Task to complete:
Write out exactly the lines from the line with "in imported if" through the line with "# gusset but", including both, and nothing more.

Information supplied:
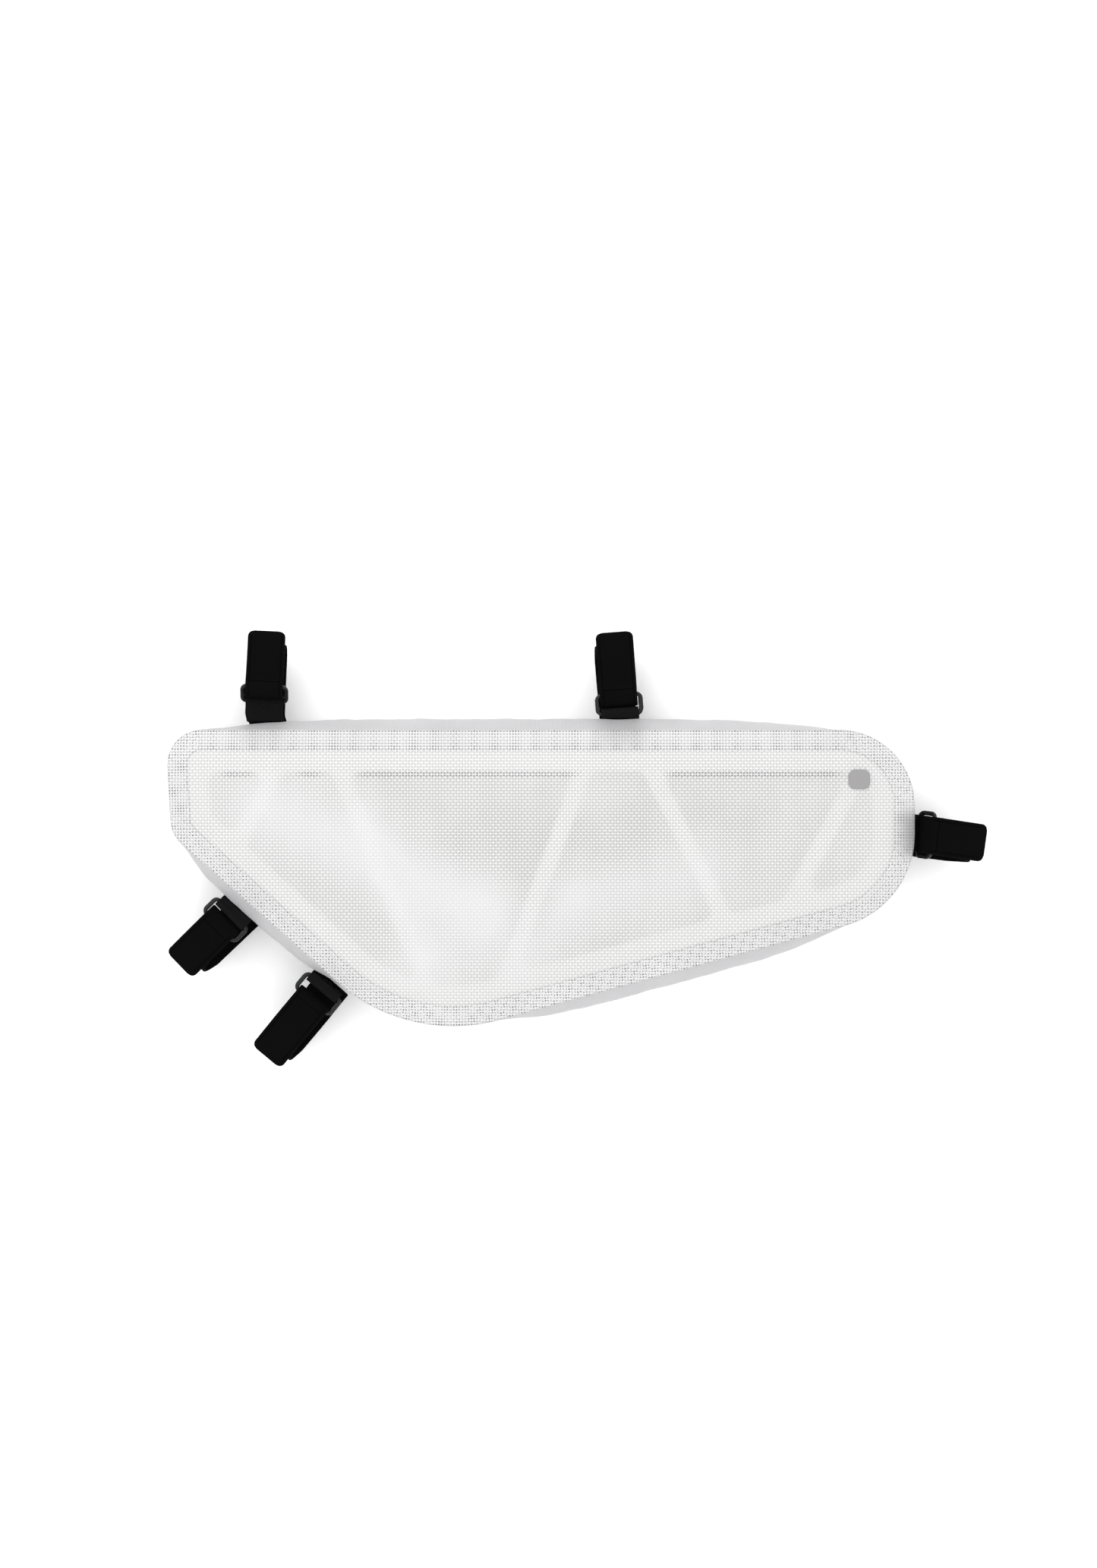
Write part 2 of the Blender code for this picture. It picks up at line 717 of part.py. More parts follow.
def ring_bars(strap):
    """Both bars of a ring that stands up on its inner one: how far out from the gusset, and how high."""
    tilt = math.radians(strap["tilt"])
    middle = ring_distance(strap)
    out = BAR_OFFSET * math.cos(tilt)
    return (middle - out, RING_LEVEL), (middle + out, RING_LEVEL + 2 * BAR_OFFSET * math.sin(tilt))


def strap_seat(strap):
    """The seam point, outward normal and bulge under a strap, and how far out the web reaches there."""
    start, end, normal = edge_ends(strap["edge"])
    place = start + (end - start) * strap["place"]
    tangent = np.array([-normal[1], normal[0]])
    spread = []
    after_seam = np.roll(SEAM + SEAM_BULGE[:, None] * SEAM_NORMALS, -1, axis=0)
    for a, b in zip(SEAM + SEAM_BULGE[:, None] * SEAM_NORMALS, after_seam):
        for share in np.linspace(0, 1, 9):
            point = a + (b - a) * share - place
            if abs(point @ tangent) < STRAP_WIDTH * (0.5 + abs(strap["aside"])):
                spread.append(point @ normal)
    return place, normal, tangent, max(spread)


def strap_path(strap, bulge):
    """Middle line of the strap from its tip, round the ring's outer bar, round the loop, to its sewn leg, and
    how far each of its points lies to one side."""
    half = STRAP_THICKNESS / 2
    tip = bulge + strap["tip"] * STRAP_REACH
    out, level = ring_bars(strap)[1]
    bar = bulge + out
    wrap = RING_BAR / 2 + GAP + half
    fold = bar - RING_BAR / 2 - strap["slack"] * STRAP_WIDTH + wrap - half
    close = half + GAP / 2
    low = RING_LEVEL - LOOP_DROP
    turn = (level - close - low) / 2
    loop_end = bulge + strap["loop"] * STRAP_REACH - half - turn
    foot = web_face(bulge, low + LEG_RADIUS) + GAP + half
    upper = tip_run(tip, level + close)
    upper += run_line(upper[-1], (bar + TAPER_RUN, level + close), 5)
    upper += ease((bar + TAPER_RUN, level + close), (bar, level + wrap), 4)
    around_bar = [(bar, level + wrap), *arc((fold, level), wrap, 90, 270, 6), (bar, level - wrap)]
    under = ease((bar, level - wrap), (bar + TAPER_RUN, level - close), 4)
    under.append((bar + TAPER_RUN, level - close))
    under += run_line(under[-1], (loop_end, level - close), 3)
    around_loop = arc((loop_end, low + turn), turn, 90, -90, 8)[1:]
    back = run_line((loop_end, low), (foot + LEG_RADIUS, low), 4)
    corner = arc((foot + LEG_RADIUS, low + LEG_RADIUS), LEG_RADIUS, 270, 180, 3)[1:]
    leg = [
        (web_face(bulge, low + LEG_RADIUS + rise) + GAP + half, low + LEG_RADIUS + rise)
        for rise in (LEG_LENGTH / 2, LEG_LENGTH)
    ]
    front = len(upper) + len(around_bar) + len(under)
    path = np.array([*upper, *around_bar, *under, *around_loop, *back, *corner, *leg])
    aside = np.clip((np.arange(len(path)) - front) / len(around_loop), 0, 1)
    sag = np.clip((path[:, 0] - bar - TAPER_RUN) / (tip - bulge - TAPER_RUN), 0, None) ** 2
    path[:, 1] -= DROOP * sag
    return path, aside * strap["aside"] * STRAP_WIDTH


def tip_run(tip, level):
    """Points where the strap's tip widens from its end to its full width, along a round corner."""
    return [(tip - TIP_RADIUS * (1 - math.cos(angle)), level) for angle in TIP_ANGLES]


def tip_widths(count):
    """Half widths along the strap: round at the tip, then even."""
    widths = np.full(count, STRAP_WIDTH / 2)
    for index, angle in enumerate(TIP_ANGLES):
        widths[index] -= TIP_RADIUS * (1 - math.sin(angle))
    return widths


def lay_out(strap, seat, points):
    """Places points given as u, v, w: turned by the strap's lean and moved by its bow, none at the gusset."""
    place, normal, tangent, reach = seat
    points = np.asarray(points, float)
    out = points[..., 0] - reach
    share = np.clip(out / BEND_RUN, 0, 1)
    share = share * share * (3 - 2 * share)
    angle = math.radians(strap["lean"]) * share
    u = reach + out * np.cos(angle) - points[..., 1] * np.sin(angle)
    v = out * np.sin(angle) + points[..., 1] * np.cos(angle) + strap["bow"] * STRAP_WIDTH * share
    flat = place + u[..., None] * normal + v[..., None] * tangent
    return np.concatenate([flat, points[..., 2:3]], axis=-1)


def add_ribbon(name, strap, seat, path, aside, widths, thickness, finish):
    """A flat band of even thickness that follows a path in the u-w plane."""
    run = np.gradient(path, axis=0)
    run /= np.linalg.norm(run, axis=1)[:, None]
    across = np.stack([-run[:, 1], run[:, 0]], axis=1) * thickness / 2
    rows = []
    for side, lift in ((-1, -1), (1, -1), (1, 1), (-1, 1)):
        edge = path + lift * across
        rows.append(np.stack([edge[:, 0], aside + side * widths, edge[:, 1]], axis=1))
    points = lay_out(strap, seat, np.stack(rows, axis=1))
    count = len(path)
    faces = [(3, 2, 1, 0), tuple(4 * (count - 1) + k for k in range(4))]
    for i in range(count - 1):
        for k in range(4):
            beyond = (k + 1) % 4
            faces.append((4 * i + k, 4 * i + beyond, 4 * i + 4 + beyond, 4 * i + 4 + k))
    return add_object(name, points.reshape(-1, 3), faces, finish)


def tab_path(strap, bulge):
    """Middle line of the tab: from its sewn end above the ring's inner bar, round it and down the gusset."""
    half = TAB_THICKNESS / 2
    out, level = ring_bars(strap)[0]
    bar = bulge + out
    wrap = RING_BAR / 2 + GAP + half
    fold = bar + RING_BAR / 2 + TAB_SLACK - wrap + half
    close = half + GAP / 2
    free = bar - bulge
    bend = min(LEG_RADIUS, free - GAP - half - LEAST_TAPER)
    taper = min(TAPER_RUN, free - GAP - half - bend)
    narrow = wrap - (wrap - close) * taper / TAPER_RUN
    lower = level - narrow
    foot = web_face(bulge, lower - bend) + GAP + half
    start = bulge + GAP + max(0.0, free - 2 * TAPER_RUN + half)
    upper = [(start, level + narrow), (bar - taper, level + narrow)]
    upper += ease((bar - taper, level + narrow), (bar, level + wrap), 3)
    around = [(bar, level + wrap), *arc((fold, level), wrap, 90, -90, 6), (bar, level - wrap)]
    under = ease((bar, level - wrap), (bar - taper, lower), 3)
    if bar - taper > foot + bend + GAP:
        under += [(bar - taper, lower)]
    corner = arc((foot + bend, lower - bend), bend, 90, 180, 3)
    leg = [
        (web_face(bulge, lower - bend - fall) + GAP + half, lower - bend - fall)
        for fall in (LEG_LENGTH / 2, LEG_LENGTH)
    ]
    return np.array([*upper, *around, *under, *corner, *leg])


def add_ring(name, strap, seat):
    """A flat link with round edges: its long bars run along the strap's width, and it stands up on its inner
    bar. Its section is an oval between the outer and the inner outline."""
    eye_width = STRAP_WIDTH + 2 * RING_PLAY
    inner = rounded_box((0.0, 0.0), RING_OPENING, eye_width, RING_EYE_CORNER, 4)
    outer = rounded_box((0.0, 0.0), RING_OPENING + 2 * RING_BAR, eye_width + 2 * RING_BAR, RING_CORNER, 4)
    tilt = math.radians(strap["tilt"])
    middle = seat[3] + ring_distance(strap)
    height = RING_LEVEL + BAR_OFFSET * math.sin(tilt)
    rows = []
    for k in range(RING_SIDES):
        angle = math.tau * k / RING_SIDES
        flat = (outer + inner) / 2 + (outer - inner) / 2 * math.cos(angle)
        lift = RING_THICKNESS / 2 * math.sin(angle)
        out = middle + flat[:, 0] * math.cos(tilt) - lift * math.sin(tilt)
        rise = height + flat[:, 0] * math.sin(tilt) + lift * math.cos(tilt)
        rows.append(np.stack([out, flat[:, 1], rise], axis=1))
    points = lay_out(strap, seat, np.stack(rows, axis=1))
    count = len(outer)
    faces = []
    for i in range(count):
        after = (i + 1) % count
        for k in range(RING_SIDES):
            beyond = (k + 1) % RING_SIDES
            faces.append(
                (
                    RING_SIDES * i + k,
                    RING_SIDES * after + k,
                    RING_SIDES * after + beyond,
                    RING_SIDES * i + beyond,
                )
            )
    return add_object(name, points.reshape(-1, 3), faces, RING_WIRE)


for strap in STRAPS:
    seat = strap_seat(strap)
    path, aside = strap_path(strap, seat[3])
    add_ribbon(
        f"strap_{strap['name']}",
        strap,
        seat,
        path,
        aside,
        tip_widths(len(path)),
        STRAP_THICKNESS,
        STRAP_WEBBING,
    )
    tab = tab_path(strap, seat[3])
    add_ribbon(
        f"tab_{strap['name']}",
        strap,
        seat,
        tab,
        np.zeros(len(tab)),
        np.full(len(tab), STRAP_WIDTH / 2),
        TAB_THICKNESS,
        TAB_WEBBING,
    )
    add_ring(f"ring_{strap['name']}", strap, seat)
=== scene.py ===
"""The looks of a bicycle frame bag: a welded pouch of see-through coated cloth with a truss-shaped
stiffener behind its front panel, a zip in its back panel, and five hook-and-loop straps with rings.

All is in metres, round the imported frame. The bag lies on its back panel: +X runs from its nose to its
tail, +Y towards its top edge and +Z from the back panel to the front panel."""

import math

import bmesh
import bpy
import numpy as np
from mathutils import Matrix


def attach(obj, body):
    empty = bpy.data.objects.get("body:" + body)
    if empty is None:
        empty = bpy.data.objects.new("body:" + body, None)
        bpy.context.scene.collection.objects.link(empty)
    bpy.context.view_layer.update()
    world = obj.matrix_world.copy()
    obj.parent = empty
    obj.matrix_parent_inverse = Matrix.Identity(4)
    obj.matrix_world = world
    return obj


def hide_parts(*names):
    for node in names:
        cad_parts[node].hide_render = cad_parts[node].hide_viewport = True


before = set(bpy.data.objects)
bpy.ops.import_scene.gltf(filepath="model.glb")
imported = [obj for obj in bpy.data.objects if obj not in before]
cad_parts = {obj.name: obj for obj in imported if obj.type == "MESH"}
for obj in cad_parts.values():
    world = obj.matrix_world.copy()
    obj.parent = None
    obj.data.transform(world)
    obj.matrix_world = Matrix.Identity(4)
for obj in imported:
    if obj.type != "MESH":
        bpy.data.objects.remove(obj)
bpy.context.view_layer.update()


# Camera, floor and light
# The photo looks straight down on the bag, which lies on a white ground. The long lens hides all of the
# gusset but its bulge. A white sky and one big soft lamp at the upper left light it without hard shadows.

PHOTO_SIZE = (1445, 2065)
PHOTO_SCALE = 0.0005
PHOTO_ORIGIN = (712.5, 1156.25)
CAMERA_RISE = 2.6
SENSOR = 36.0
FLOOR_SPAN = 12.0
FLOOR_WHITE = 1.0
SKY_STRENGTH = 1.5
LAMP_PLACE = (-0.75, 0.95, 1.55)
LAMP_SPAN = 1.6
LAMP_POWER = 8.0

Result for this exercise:
cad_parts = {obj.name: obj for obj in imported if obj.type == "MESH"}
for obj in cad_parts.values():
    world = obj.matrix_world.copy()
    obj.parent = None
    obj.data.transform(world)
    obj.matrix_world = Matrix.Identity(4)
for obj in imported:
    if obj.type != "MESH":
        bpy.data.objects.remove(obj)
bpy.context.view_layer.update()


# Camera, floor and light
# The photo looks straight down on the bag, which lies on a white ground. The long lens hides all of the
# gusset but its bulge. A white sky and one big soft lamp at the upper left light it without hard shadows.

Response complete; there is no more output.